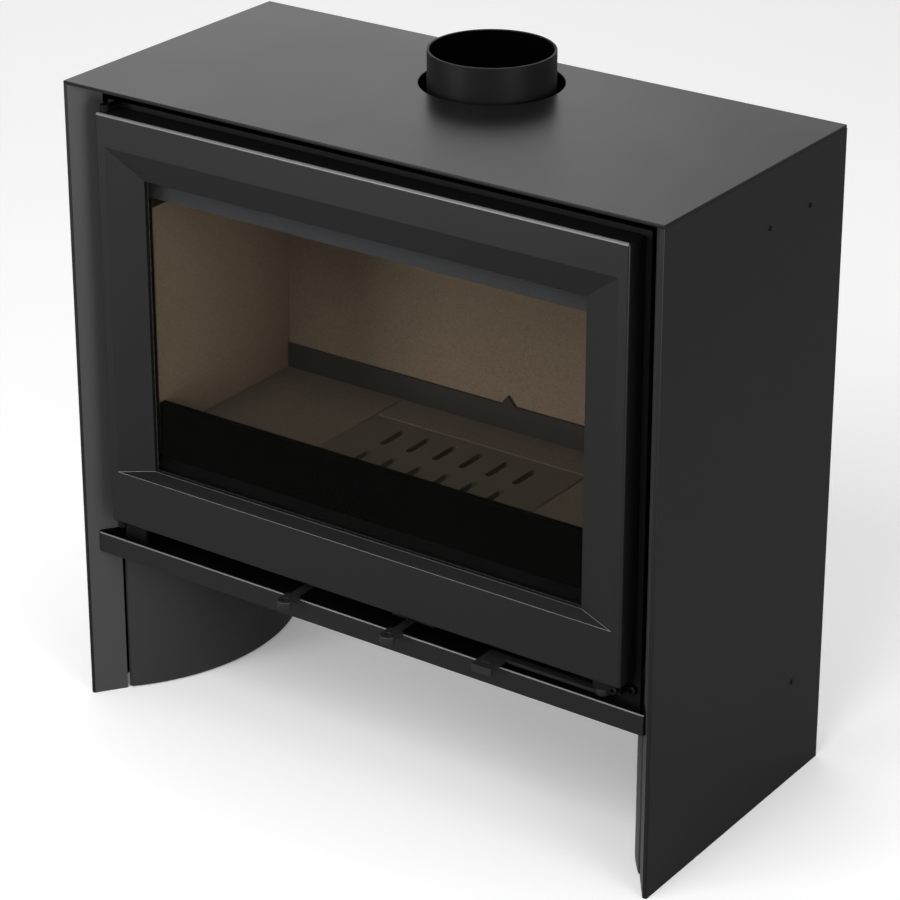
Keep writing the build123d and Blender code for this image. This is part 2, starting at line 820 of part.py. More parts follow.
========
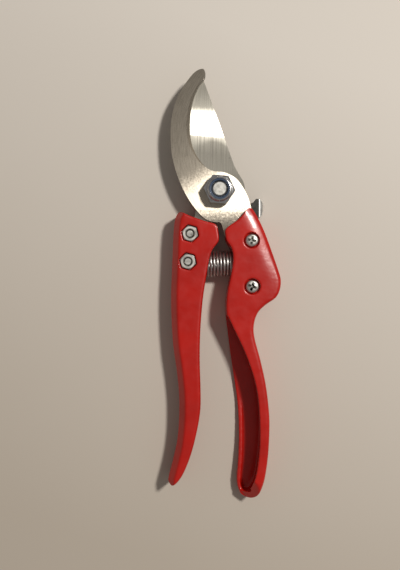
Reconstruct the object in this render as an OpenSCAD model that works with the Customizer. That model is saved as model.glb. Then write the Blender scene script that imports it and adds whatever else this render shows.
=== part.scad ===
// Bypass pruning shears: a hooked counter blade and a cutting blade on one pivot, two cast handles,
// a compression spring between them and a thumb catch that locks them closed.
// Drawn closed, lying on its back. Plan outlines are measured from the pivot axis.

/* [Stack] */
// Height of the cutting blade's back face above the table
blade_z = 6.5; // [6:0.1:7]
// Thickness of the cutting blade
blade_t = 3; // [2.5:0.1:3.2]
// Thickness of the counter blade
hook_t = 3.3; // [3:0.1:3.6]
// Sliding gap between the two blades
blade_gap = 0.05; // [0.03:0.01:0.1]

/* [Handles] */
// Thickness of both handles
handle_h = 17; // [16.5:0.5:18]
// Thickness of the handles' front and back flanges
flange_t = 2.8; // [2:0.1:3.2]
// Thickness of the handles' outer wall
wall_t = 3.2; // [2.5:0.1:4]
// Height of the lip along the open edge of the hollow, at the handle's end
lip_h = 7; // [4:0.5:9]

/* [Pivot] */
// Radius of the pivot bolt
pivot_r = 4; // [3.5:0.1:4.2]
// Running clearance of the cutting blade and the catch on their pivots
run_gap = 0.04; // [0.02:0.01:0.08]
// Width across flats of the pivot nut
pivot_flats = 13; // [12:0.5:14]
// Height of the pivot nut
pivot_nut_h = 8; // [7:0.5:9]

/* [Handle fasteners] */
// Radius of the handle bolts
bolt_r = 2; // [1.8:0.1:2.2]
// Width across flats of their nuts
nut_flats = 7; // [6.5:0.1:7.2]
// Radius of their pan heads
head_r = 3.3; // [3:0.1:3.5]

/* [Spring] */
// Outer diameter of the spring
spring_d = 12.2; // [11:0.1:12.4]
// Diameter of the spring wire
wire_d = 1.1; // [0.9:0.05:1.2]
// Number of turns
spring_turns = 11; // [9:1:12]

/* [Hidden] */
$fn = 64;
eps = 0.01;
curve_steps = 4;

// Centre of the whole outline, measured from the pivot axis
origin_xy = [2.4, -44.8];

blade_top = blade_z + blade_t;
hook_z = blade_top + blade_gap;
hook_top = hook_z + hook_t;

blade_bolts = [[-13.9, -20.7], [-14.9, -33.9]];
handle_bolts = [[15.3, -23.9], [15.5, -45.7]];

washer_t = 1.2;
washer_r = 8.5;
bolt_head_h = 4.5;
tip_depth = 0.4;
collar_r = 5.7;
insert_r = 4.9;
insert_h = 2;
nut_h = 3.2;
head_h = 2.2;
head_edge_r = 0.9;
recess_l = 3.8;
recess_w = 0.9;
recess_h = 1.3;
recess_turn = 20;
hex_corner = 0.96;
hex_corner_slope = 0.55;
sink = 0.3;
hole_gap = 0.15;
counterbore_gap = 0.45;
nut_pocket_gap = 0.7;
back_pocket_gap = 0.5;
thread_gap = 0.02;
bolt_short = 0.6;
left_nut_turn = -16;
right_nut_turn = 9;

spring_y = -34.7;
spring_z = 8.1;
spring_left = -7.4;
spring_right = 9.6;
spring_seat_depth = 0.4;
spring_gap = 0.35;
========
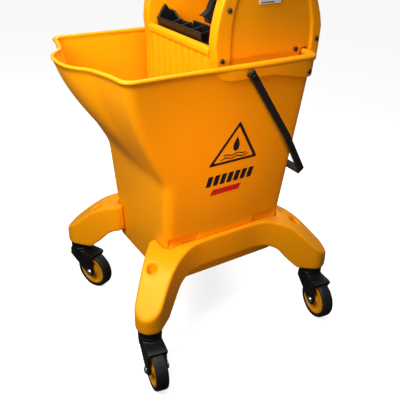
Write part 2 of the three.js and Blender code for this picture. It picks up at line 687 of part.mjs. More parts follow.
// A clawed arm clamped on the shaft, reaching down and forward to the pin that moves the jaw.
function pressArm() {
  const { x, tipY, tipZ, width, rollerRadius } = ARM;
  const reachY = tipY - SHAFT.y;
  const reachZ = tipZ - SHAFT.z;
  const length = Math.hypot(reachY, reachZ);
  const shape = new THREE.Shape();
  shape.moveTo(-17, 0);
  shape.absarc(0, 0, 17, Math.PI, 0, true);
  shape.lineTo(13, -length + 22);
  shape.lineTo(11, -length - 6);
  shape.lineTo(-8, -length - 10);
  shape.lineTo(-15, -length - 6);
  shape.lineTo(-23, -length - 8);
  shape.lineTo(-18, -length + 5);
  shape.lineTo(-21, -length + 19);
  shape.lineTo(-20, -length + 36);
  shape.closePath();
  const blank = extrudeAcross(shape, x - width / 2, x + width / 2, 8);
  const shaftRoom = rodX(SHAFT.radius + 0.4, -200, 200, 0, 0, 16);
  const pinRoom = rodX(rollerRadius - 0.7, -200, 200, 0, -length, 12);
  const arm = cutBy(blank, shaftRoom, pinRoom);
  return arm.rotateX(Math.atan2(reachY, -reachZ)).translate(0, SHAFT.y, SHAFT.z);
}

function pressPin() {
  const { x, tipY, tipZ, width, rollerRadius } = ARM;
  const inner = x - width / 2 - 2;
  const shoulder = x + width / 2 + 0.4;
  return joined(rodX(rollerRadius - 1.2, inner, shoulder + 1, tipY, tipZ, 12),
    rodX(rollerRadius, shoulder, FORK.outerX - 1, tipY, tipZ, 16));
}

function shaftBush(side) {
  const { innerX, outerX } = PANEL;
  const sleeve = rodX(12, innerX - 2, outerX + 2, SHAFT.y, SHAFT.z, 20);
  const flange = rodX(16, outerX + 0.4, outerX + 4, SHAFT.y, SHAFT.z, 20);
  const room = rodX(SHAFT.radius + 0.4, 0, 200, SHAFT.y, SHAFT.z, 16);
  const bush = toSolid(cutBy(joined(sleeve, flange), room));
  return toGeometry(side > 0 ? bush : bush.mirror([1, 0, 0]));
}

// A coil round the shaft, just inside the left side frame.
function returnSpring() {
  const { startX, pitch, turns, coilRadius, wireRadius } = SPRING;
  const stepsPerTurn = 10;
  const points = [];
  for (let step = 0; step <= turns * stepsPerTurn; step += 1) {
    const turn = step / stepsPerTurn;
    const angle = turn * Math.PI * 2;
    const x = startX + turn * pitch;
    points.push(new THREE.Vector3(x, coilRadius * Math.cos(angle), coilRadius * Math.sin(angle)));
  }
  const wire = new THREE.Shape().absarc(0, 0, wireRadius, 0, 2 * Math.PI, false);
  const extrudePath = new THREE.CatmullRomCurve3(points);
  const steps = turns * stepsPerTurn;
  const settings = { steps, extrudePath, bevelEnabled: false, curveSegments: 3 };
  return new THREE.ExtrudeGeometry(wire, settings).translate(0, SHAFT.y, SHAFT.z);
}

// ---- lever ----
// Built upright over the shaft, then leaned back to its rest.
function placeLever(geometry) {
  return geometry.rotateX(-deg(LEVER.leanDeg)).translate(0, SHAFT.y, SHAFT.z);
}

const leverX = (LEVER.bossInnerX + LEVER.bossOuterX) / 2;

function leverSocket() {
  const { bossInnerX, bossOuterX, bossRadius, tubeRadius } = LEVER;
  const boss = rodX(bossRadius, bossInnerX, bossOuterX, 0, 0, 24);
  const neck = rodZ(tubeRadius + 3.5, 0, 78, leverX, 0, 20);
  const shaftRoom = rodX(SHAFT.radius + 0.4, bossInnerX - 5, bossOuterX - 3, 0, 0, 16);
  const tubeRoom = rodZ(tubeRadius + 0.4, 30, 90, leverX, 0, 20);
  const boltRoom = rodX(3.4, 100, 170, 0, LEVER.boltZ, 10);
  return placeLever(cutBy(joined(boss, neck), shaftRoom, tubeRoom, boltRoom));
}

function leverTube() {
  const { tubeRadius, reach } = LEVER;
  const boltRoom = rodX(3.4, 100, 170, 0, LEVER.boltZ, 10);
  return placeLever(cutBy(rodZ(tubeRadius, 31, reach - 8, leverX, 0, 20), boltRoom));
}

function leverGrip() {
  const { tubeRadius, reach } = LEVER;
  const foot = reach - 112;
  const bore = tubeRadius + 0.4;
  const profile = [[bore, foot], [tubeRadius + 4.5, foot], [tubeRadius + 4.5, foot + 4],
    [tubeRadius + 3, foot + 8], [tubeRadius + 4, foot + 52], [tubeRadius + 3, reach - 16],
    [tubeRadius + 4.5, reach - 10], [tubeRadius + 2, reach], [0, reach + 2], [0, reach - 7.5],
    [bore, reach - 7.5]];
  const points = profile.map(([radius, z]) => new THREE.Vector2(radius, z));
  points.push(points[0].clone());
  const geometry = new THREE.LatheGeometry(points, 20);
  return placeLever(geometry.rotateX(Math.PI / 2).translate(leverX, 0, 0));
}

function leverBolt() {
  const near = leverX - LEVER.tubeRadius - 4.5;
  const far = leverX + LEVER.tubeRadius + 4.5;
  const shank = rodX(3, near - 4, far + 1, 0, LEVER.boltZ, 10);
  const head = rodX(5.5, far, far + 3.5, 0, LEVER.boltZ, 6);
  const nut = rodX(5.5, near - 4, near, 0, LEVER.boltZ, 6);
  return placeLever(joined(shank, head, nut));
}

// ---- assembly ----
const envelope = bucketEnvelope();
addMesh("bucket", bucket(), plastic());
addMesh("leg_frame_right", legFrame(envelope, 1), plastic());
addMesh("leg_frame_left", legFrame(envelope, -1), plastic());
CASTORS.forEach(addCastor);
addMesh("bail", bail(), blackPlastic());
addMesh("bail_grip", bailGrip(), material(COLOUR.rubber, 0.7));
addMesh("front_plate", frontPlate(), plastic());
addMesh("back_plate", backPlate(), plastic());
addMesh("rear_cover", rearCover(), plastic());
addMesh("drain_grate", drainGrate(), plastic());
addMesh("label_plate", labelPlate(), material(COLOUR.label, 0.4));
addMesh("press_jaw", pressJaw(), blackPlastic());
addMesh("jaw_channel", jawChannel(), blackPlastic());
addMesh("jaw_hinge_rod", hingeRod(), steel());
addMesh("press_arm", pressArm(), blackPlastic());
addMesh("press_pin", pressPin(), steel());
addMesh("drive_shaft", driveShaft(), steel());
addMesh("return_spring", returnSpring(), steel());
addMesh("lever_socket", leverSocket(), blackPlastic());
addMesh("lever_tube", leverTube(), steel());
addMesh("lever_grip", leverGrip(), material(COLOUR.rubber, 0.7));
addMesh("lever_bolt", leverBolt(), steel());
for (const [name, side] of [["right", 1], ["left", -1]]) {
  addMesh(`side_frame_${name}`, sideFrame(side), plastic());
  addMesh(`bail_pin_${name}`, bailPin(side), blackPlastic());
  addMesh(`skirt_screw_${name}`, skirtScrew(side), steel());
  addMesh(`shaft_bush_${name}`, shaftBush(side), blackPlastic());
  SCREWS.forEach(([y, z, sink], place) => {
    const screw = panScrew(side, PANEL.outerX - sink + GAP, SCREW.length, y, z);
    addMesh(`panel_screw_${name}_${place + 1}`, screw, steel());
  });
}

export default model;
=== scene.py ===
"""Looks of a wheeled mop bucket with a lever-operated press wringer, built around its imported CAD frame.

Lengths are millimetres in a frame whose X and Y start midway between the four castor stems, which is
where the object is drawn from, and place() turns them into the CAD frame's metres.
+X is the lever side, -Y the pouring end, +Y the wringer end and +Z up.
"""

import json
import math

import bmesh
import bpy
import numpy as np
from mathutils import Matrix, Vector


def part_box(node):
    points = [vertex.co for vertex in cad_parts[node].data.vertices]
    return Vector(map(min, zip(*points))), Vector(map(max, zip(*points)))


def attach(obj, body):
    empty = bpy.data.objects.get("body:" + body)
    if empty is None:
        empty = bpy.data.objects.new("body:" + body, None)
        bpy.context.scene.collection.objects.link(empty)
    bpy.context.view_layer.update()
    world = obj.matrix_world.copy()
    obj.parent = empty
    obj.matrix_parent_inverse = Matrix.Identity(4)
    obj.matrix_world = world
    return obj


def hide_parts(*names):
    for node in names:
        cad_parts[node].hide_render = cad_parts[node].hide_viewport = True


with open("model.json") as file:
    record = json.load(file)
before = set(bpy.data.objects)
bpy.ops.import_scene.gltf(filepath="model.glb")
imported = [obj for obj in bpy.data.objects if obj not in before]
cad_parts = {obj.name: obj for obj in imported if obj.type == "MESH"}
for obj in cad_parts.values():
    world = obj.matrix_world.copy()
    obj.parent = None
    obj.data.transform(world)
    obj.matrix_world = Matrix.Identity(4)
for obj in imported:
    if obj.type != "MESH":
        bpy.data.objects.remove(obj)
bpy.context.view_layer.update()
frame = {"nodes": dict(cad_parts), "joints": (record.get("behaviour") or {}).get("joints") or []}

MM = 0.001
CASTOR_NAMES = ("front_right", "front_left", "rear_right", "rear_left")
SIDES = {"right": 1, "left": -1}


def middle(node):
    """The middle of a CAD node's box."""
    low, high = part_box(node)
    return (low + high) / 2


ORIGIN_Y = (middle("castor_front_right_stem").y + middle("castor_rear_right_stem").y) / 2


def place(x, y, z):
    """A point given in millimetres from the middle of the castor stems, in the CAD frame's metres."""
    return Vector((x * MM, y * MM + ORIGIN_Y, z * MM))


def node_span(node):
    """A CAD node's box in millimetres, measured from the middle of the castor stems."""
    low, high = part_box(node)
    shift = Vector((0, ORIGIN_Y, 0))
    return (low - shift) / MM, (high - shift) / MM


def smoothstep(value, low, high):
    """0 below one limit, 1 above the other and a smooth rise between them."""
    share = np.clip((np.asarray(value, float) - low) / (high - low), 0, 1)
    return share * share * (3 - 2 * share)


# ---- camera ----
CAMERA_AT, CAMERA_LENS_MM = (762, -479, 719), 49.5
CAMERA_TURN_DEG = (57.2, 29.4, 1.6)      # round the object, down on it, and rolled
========
### Instruction:
Retype the records above, but only those lines that fall between the line containing "for node in" and the line containing "return (low + high) / 2", with both of those lines included, exactly as written.

### The answer:
    for node in names:
        cad_parts[node].hide_render = cad_parts[node].hide_viewport = True


with open("model.json") as file:
    record = json.load(file)
before = set(bpy.data.objects)
bpy.ops.import_scene.gltf(filepath="model.glb")
imported = [obj for obj in bpy.data.objects if obj not in before]
cad_parts = {obj.name: obj for obj in imported if obj.type == "MESH"}
for obj in cad_parts.values():
    world = obj.matrix_world.copy()
    obj.parent = None
    obj.data.transform(world)
    obj.matrix_world = Matrix.Identity(4)
for obj in imported:
    if obj.type != "MESH":
        bpy.data.objects.remove(obj)
bpy.context.view_layer.update()
frame = {"nodes": dict(cad_parts), "joints": (record.get("behaviour") or {}).get("joints") or []}

MM = 0.001
CASTOR_NAMES = ("front_right", "front_left", "rear_right", "rear_left")
SIDES = {"right": 1, "left": -1}


def middle(node):
    """The middle of a CAD node's box."""
    low, high = part_box(node)
    return (low + high) / 2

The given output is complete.